*Given exercise*: Set down exactly the lines from the one containing "Describe how this" through the end of the records below, both included, and nothing else.

*Source records*:
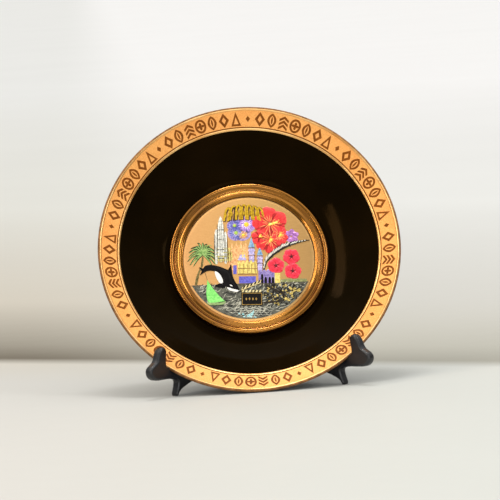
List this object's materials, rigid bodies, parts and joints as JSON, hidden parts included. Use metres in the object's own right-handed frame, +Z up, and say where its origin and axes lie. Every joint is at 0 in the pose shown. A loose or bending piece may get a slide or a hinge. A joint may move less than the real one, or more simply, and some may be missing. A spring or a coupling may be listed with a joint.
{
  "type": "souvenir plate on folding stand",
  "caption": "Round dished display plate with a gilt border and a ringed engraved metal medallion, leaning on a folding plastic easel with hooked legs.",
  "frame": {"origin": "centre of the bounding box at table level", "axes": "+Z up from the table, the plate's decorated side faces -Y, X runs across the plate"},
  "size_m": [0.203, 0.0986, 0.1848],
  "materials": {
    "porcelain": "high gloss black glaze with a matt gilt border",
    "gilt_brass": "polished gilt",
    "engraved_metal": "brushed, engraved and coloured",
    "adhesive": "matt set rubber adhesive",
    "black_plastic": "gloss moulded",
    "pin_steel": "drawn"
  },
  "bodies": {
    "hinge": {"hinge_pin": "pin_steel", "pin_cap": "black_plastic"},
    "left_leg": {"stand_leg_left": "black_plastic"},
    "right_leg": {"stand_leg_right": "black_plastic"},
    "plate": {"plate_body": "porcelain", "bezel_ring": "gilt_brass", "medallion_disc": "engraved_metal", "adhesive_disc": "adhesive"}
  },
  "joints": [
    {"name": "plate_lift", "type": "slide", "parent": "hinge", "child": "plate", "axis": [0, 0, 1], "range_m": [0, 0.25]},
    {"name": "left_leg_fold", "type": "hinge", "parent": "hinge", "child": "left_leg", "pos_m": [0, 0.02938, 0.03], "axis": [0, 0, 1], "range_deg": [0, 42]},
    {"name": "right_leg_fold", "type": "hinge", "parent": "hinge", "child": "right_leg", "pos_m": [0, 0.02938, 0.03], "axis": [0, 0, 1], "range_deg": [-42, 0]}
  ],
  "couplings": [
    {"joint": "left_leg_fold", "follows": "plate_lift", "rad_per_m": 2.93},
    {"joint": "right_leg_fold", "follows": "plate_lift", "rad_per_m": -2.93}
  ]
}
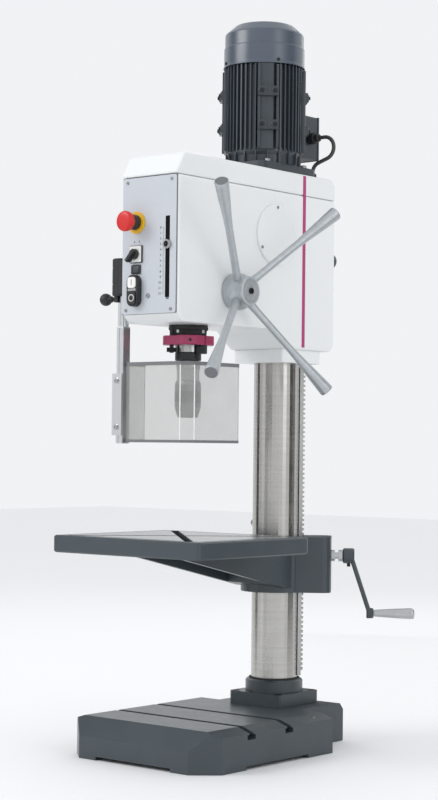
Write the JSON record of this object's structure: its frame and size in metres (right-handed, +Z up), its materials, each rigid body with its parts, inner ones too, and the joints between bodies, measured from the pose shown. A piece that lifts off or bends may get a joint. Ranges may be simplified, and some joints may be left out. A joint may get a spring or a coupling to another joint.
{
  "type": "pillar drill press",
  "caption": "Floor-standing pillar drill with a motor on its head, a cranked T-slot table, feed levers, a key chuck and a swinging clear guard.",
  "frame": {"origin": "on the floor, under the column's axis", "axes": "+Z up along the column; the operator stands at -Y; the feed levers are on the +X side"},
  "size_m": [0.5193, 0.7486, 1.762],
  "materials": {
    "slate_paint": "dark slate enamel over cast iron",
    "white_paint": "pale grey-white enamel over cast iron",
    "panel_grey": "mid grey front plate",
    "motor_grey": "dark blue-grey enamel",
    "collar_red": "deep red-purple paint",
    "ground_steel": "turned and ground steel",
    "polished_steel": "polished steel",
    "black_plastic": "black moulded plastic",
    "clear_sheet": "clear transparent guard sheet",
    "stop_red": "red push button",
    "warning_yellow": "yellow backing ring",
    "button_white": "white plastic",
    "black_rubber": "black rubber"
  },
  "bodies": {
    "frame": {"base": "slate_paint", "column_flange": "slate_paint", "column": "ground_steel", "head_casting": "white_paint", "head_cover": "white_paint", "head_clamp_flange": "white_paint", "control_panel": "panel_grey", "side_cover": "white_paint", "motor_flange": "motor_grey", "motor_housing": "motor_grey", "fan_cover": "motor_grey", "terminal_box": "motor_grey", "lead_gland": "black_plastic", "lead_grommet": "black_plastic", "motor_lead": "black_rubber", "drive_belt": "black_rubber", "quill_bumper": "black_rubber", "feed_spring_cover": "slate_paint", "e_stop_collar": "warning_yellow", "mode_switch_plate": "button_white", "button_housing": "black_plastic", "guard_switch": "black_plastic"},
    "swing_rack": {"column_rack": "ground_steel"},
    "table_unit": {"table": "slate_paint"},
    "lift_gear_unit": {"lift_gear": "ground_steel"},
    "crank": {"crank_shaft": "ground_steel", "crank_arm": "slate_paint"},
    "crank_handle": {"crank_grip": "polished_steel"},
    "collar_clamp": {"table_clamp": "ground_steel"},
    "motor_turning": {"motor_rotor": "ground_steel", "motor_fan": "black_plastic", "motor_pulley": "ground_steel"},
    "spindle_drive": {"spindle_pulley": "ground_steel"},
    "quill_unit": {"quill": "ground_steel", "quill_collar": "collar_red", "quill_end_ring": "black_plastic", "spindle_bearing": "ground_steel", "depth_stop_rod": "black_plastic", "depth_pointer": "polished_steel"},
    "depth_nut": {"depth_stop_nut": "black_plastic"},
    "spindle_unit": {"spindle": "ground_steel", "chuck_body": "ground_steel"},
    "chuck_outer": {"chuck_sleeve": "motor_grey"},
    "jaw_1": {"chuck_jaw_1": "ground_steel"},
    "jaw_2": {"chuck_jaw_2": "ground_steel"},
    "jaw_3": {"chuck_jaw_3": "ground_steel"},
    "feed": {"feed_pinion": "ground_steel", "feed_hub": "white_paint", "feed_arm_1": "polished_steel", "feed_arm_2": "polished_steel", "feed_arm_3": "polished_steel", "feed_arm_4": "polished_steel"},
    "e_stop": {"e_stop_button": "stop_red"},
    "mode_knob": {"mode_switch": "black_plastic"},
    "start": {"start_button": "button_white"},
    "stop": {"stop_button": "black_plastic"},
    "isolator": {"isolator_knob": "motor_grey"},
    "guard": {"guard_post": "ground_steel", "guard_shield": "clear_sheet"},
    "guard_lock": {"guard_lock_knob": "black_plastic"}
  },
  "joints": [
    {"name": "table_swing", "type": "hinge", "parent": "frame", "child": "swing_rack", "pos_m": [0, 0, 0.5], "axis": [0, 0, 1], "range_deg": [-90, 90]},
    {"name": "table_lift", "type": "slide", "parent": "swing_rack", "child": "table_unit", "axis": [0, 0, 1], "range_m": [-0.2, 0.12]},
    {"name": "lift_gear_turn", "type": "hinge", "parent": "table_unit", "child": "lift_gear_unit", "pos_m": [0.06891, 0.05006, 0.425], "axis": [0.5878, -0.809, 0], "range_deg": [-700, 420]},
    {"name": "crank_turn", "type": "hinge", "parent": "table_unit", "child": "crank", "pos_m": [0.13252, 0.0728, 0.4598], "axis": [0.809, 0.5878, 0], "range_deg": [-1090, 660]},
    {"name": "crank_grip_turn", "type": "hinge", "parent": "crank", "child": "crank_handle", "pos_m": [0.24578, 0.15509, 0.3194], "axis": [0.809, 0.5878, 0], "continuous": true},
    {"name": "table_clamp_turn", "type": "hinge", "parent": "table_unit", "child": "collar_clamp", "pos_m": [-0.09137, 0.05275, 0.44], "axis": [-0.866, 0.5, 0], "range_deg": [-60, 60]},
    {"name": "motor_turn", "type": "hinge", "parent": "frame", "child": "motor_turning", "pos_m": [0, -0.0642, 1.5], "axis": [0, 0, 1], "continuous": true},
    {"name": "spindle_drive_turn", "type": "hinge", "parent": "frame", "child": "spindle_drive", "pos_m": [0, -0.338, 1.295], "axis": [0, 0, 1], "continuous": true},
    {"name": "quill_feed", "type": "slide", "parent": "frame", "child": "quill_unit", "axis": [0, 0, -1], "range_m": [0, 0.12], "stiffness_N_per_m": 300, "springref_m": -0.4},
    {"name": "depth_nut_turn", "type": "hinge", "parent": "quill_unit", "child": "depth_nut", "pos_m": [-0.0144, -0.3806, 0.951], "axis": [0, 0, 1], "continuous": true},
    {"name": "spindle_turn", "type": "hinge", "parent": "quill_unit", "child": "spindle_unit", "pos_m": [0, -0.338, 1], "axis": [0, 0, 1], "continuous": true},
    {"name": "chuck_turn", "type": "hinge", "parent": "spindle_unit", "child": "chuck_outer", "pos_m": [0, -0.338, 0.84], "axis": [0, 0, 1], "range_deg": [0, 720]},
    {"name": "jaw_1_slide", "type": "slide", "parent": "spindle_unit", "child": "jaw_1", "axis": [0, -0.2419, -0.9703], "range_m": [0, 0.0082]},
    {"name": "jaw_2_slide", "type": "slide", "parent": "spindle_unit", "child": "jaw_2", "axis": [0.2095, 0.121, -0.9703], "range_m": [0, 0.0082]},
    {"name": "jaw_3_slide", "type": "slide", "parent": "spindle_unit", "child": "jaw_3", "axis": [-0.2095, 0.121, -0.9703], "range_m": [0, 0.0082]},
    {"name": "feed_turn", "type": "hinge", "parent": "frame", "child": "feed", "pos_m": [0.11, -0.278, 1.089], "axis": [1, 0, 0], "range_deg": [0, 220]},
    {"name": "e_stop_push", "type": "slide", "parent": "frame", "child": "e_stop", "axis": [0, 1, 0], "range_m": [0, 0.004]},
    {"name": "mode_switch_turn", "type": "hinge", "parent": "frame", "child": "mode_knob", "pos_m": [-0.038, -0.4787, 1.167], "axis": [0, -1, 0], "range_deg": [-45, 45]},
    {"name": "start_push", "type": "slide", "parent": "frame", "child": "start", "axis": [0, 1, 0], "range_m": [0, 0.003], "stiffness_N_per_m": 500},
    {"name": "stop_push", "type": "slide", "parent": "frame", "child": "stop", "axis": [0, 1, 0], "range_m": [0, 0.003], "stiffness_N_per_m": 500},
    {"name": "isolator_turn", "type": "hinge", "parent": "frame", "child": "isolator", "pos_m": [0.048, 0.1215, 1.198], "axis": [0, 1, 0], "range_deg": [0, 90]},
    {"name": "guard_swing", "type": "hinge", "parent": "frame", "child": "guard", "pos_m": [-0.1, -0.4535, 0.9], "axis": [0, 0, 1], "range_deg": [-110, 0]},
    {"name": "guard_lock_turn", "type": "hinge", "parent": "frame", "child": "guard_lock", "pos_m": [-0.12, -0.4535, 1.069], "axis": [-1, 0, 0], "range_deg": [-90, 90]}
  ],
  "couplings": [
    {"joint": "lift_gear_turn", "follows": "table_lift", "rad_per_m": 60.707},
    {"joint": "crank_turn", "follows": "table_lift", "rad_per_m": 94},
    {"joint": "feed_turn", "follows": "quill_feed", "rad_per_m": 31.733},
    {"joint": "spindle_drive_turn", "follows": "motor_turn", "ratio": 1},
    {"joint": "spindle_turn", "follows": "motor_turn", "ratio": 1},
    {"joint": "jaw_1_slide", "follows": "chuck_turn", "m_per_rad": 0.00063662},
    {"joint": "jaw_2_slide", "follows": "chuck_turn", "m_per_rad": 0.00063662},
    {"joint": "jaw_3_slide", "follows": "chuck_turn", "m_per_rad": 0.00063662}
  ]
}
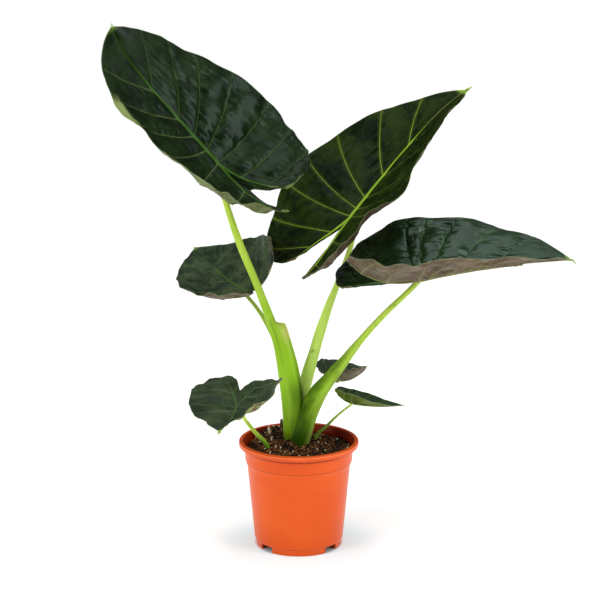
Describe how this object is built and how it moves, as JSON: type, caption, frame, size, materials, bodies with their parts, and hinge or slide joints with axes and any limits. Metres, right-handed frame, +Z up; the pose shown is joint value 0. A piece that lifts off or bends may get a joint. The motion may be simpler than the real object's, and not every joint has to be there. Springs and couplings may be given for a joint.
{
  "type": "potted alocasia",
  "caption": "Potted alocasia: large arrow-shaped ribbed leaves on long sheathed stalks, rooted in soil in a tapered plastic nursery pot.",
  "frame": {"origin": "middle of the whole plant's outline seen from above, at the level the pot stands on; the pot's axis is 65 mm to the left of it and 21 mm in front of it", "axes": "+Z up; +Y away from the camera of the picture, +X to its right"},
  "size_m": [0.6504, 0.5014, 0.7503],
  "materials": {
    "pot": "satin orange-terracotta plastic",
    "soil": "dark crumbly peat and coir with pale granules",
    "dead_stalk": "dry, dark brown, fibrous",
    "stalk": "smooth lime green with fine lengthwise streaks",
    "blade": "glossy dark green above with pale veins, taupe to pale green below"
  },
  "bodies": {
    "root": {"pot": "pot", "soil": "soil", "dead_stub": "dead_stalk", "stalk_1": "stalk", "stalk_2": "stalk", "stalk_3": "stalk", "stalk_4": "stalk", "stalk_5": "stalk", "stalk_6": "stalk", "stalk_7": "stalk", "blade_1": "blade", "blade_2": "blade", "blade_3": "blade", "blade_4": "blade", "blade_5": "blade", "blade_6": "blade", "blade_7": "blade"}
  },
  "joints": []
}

*Problem solution*:
Describe how this object is built and how it moves, as JSON: type, caption, frame, size, materials, bodies with their parts, and hinge or slide joints with axes and any limits. Metres, right-handed frame, +Z up; the pose shown is joint value 0. A piece that lifts off or bends may get a joint. The motion may be simpler than the real object's, and not every joint has to be there. Springs and couplings may be given for a joint.
{
  "type": "potted alocasia",
  "caption": "Potted alocasia: large arrow-shaped ribbed leaves on long sheathed stalks, rooted in soil in a tapered plastic nursery pot.",
  "frame": {"origin": "middle of the whole plant's outline seen from above, at the level the pot stands on; the pot's axis is 65 mm to the left of it and 21 mm in front of it", "axes": "+Z up; +Y away from the camera of the picture, +X to its right"},
  "size_m": [0.6504, 0.5014, 0.7503],
  "materials": {
    "pot": "satin orange-terracotta plastic",
    "soil": "dark crumbly peat and coir with pale granules",
    "dead_stalk": "dry, dark brown, fibrous",
    "stalk": "smooth lime green with fine lengthwise streaks",
    "blade": "glossy dark green above with pale veins, taupe to pale green below"
  },
  "bodies": {
    "root": {"pot": "pot", "soil": "soil", "dead_stub": "dead_stalk", "stalk_1": "stalk", "stalk_2": "stalk", "stalk_3": "stalk", "stalk_4": "stalk", "stalk_5": "stalk", "stalk_6": "stalk", "stalk_7": "stalk", "blade_1": "blade", "blade_2": "blade", "blade_3": "blade", "blade_4": "blade", "blade_5": "blade", "blade_6": "blade", "blade_7": "blade"}
  },
  "joints": []
}